Islamic banking survival in Nigeria depends on its economic viability, its stability, its response to challenges to its identity and confidence of depositors.

 

First, its economic viability, i.e. Islamic Banking will always be able to address financial concerns of its client, because it has different financing options that will address all people from different backgrounds. It is also noteworthy that Islamic financing implies direct linkage between financial flows and real flows in the economy. i.e. funds will flow from Islamic Banks only against real economic activities.

Second, since Islamic banking is based on risk sharing and its spreads risk between bank depositors and bank capital, it is inherently more stable. If this inherent quality is coupled with prudential regulations and supervision, transparency and good governance, Islamic banking in Nigeria can practically become an ideal alternative to traditional banking system in achieving equity, stability and efficiency.
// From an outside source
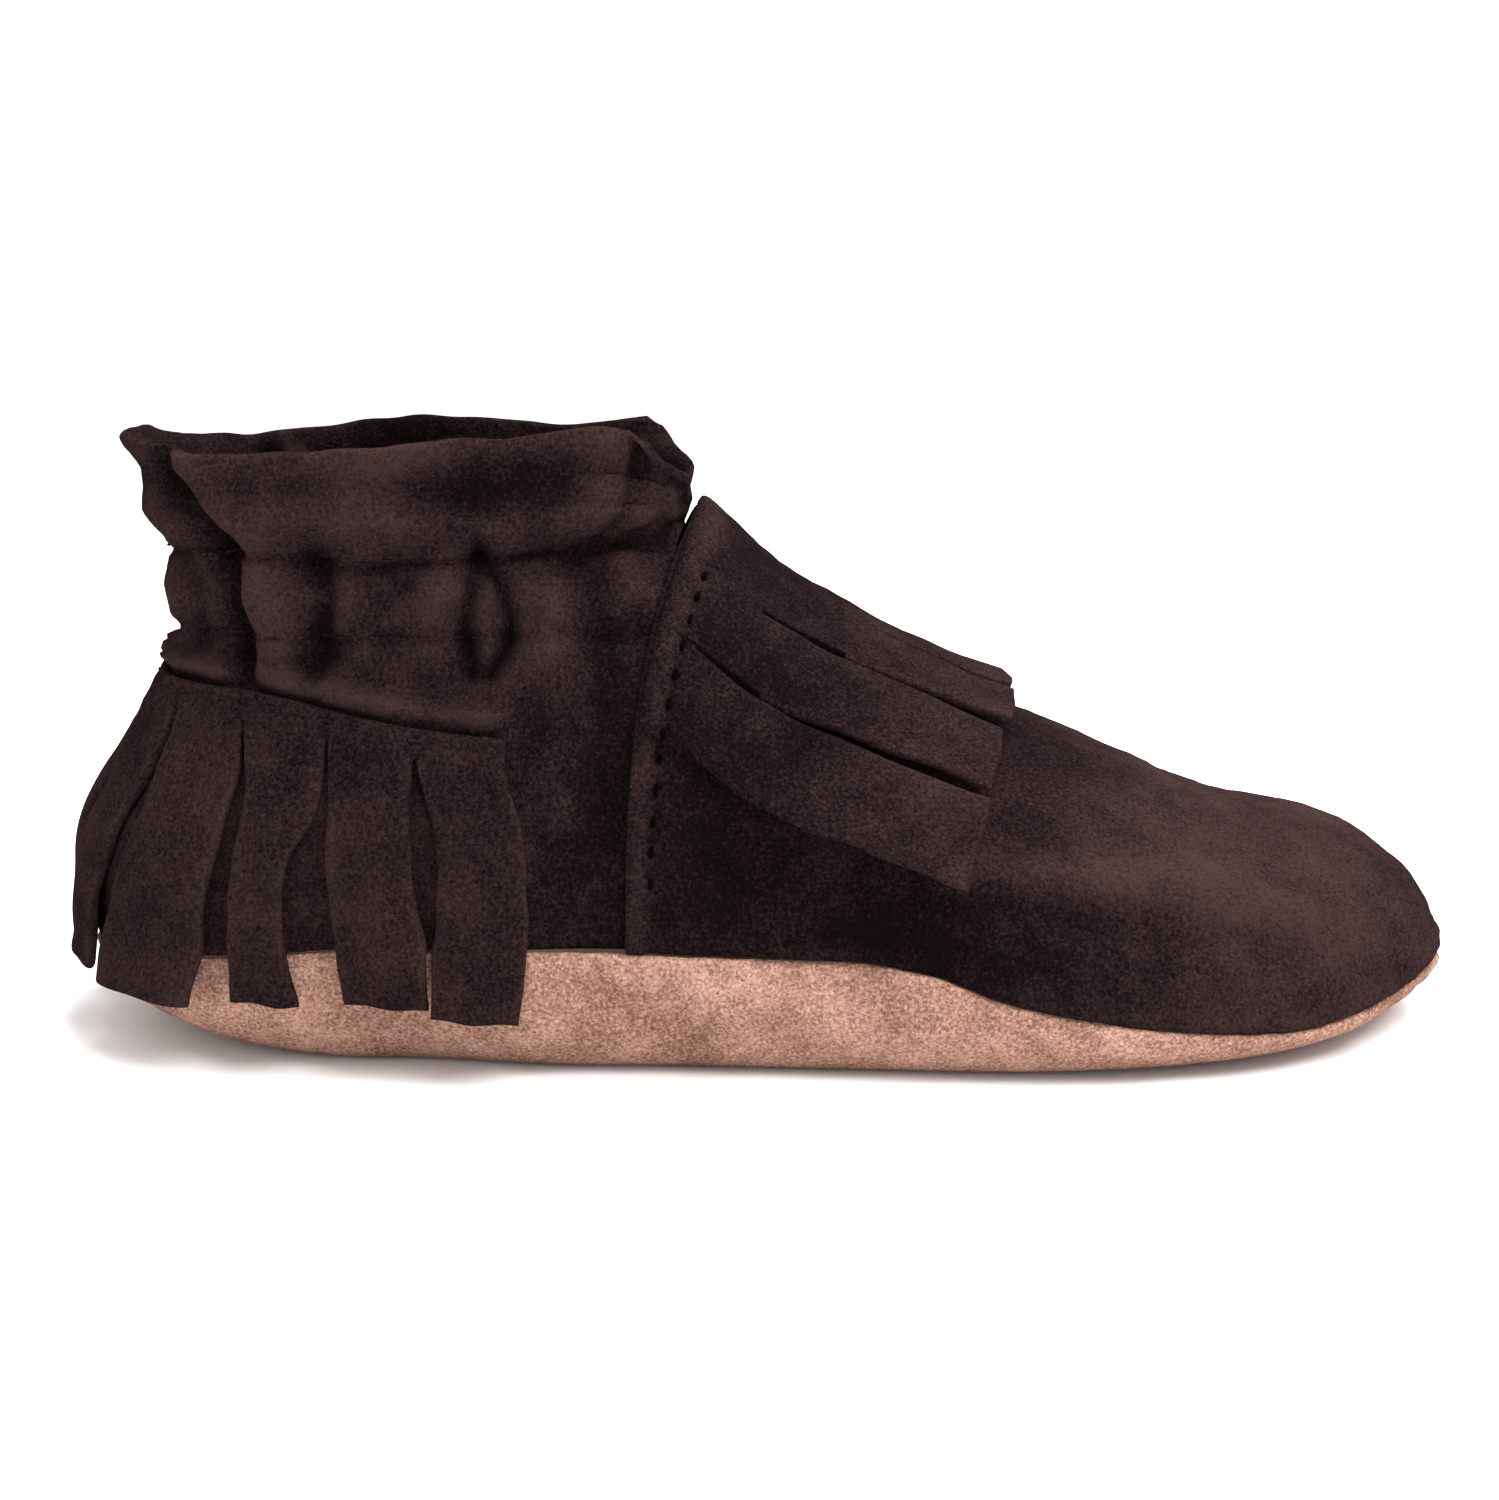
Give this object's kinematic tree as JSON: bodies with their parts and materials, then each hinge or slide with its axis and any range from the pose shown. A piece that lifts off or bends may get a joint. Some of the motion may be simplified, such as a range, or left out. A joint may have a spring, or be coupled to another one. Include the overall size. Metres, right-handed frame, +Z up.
{
  "type": "moccasin",
  "caption": "Soft-sole baby moccasin with a turned-up suede sole, a fringed instep flap, heel fringe, elastic-gathered ankle and loose cuff.",
  "frame": {"origin": "on the floor, on the sole's flat underside, about midway along the shoe and on its middle line", "axes": "+X to the toe, +Y to the shoe's left, +Z up"},
  "size_m": [0.1279, 0.0556, 0.0544],
  "materials": {
    "brown_suede": "napped suede, dark brown, matte",
    "tan_suede": "rough suede, pale tan, matte",
    "lining": "brushed cotton, beige",
    "foam": "soft open-cell foam sheet, off-white",
    "elastic": "woven elastic, black",
    "thread": "waxed sewing thread, dark brown"
  },
  "bodies": {
    "shoe": {"outsole": "tan_suede", "insole_foam": "foam", "insole_lining": "lining", "vamp": "brown_suede", "quarter": "brown_suede", "ankle_elastic": "elastic", "elastic_casing": "brown_suede", "casing_thread_upper": "thread", "casing_thread_lower": "thread", "vamp_fringe_band": "brown_suede", "heel_fringe_band": "brown_suede", "vamp_seam_thread_right": "thread", "vamp_seam_thread_left": "thread", "heel_fringe_thread": "thread", "sole_seam_thread": "thread"},
    "vamp_fringe_strip_1": {"vamp_fringe_strip_1": "brown_suede"},
    "vamp_fringe_strip_2": {"vamp_fringe_strip_2": "brown_suede"},
    "vamp_fringe_strip_3": {"vamp_fringe_strip_3": "brown_suede"},
    "vamp_fringe_strip_4": {"vamp_fringe_strip_4": "brown_suede"},
    "vamp_fringe_strip_5": {"vamp_fringe_strip_5": "brown_suede"},
    "vamp_fringe_strip_6": {"vamp_fringe_strip_6": "brown_suede"},
    "vamp_fringe_strip_7": {"vamp_fringe_strip_7": "brown_suede"},
    "heel_fringe_strip_1": {"heel_fringe_strip_1": "brown_suede"},
    "heel_fringe_strip_2": {"heel_fringe_strip_2": "brown_suede"},
    "heel_fringe_strip_3": {"heel_fringe_strip_3": "brown_suede"},
    "heel_fringe_strip_4": {"heel_fringe_strip_4": "brown_suede"},
    "heel_fringe_strip_5": {"heel_fringe_strip_5": "brown_suede"},
    "heel_fringe_strip_6": {"heel_fringe_strip_6": "brown_suede"},
    "heel_fringe_strip_7": {"heel_fringe_strip_7": "brown_suede"},
    "heel_fringe_strip_8": {"heel_fringe_strip_8": "brown_suede"},
    "heel_fringe_strip_9": {"heel_fringe_strip_9": "brown_suede"},
    "heel_fringe_strip_10": {"heel_fringe_strip_10": "brown_suede"},
    "heel_fringe_strip_11": {"heel_fringe_strip_11": "brown_suede"},
    "heel_fringe_strip_12": {"heel_fringe_strip_12": "brown_suede"}
  },
  "joints": [
    {"name": "vamp_fringe_strip_1_fold", "type": "hinge", "parent": "shoe", "child": "vamp_fringe_strip_1", "pos_m": [-0.00507, -0.02255, 0.03228], "axis": [-0.0131, -0.4486, -0.8936], "range_deg": [0, 80], "stiffness_Nm_per_rad": 0.0001},
    {"name": "vamp_fringe_strip_2_fold", "type": "hinge", "parent": "shoe", "child": "vamp_fringe_strip_2", "pos_m": [0.00052, -0.01756, 0.0359], "axis": [-0.0143, -0.731, -0.6822], "range_deg": [0, 80], "stiffness_Nm_per_rad": 0.0001},
    {"name": "vamp_fringe_strip_3_fold", "type": "hinge", "parent": "shoe", "child": "vamp_fringe_strip_3", "pos_m": [0.00789, -0.00942, 0.0366], "axis": [-0.0062, -0.9532, -0.3022], "range_deg": [0, 80], "stiffness_Nm_per_rad": 0.0001},
    {"name": "vamp_fringe_strip_4_fold", "type": "hinge", "parent": "shoe", "child": "vamp_fringe_strip_4", "pos_m": [0.00795, 0, 0.03797], "axis": [0, -1, 0], "range_deg": [0, 80], "stiffness_Nm_per_rad": 0.0001},
    {"name": "vamp_fringe_strip_5_fold", "type": "hinge", "parent": "shoe", "child": "vamp_fringe_strip_5", "pos_m": [0.00789, 0.00942, 0.0366], "axis": [0.0062, -0.9532, 0.3022], "range_deg": [0, 80], "stiffness_Nm_per_rad": 0.0001},
    {"name": "vamp_fringe_strip_6_fold", "type": "hinge", "parent": "shoe", "child": "vamp_fringe_strip_6", "pos_m": [0.00052, 0.01756, 0.0359], "axis": [0.0143, -0.731, 0.6822], "range_deg": [0, 80], "stiffness_Nm_per_rad": 0.0001},
    {"name": "vamp_fringe_strip_7_fold", "type": "hinge", "parent": "shoe", "child": "vamp_fringe_strip_7", "pos_m": [-0.00507, 0.02255, 0.03228], "axis": [0.0131, -0.4486, 0.8936], "range_deg": [0, 80], "stiffness_Nm_per_rad": 0.0001},
    {"name": "heel_fringe_strip_1_fold", "type": "hinge", "parent": "shoe", "child": "heel_fringe_strip_1", "pos_m": [-0.02461, -0.02301, 0.02758], "axis": [-0.9945, 0.1043, 0], "range_deg": [0, 90], "stiffness_Nm_per_rad": 0.0001},
    {"name": "heel_fringe_strip_2_fold", "type": "hinge", "parent": "shoe", "child": "heel_fringe_strip_2", "pos_m": [-0.03217, -0.02211, 0.0291], "axis": [-0.9894, 0.1451, 0], "range_deg": [0, 90], "stiffness_Nm_per_rad": 0.0001},
    {"name": "heel_fringe_strip_3_fold", "type": "hinge", "parent": "shoe", "child": "heel_fringe_strip_3", "pos_m": [-0.03968, -0.02079, 0.0304], "axis": [-0.9671, 0.2543, 0], "range_deg": [0, 90], "stiffness_Nm_per_rad": 0.0001},
    {"name": "heel_fringe_strip_4_fold", "type": "hinge", "parent": "shoe", "child": "heel_fringe_strip_4", "pos_m": [-0.04698, -0.01752, 0.03061], "axis": [-0.8225, 0.5688, 0], "range_deg": [0, 90], "stiffness_Nm_per_rad": 0.0001},
    {"name": "heel_fringe_strip_5_fold", "type": "hinge", "parent": "shoe", "child": "heel_fringe_strip_5", "pos_m": [-0.0524, -0.01158, 0.03071], "axis": [-0.4885, 0.8726, 0], "range_deg": [0, 90], "stiffness_Nm_per_rad": 0.0001},
    {"name": "heel_fringe_strip_6_fold", "type": "hinge", "parent": "shoe", "child": "heel_fringe_strip_6", "pos_m": [-0.05479, -0.00395, 0.03074], "axis": [-0.1178, 0.993, 0], "range_deg": [0, 90], "stiffness_Nm_per_rad": 0.0001},
    {"name": "heel_fringe_strip_7_fold", "type": "hinge", "parent": "shoe", "child": "heel_fringe_strip_7", "pos_m": [-0.05479, 0.00395, 0.03074], "axis": [0.1178, 0.993, 0], "range_deg": [0, 90], "stiffness_Nm_per_rad": 0.0001},
    {"name": "heel_fringe_strip_8_fold", "type": "hinge", "parent": "shoe", "child": "heel_fringe_strip_8", "pos_m": [-0.0524, 0.01158, 0.03071], "axis": [0.4885, 0.8726, 0], "range_deg": [0, 90], "stiffness_Nm_per_rad": 0.0001},
    {"name": "heel_fringe_strip_9_fold", "type": "hinge", "parent": "shoe", "child": "heel_fringe_strip_9", "pos_m": [-0.04698, 0.01752, 0.03061], "axis": [0.8225, 0.5688, 0], "range_deg": [0, 90], "stiffness_Nm_per_rad": 0.0001},
    {"name": "heel_fringe_strip_10_fold", "type": "hinge", "parent": "shoe", "child": "heel_fringe_strip_10", "pos_m": [-0.03968, 0.02079, 0.0304], "axis": [0.9671, 0.2543, 0], "range_deg": [0, 90], "stiffness_Nm_per_rad": 0.0001},
    {"name": "heel_fringe_strip_11_fold", "type": "hinge", "parent": "shoe", "child": "heel_fringe_strip_11", "pos_m": [-0.03217, 0.02211, 0.0291], "axis": [0.9894, 0.1451, 0], "range_deg": [0, 90], "stiffness_Nm_per_rad": 0.0001},
    {"name": "heel_fringe_strip_12_fold", "type": "hinge", "parent": "shoe", "child": "heel_fringe_strip_12", "pos_m": [-0.02461, 0.02301, 0.02758], "axis": [0.9945, 0.1043, 0], "range_deg": [0, 90], "stiffness_Nm_per_rad": 0.0001}
  ]
}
Third, Islamic banking will provide a distinction between Islamic financing and interest-based financing in identity which will face out the challenges from conventional banking.

 

And lastly, the depositors will have more confidence since they are sure of their deposit as against the conventional banking that the deposit is riskier. The prospects of Islamic banking in Nigeria cannot be all analyzed in this essay because of the wide economic effects it has on the populace and the country at large. 

 

It will become pure financial institution that will fill financial gaps standing in the way of real economic transactions at the grassroots level. It will be transparent in transactions with the clients due to compliance with the shari’ah as well as contribute to the social welfare of the economy. Islamic banking in Nigeria will grow to become a separate industrial entity that will comprise of normal banking institutions, micro finance, mutual funds, insurance companies and their equivalent and pension funds administrators.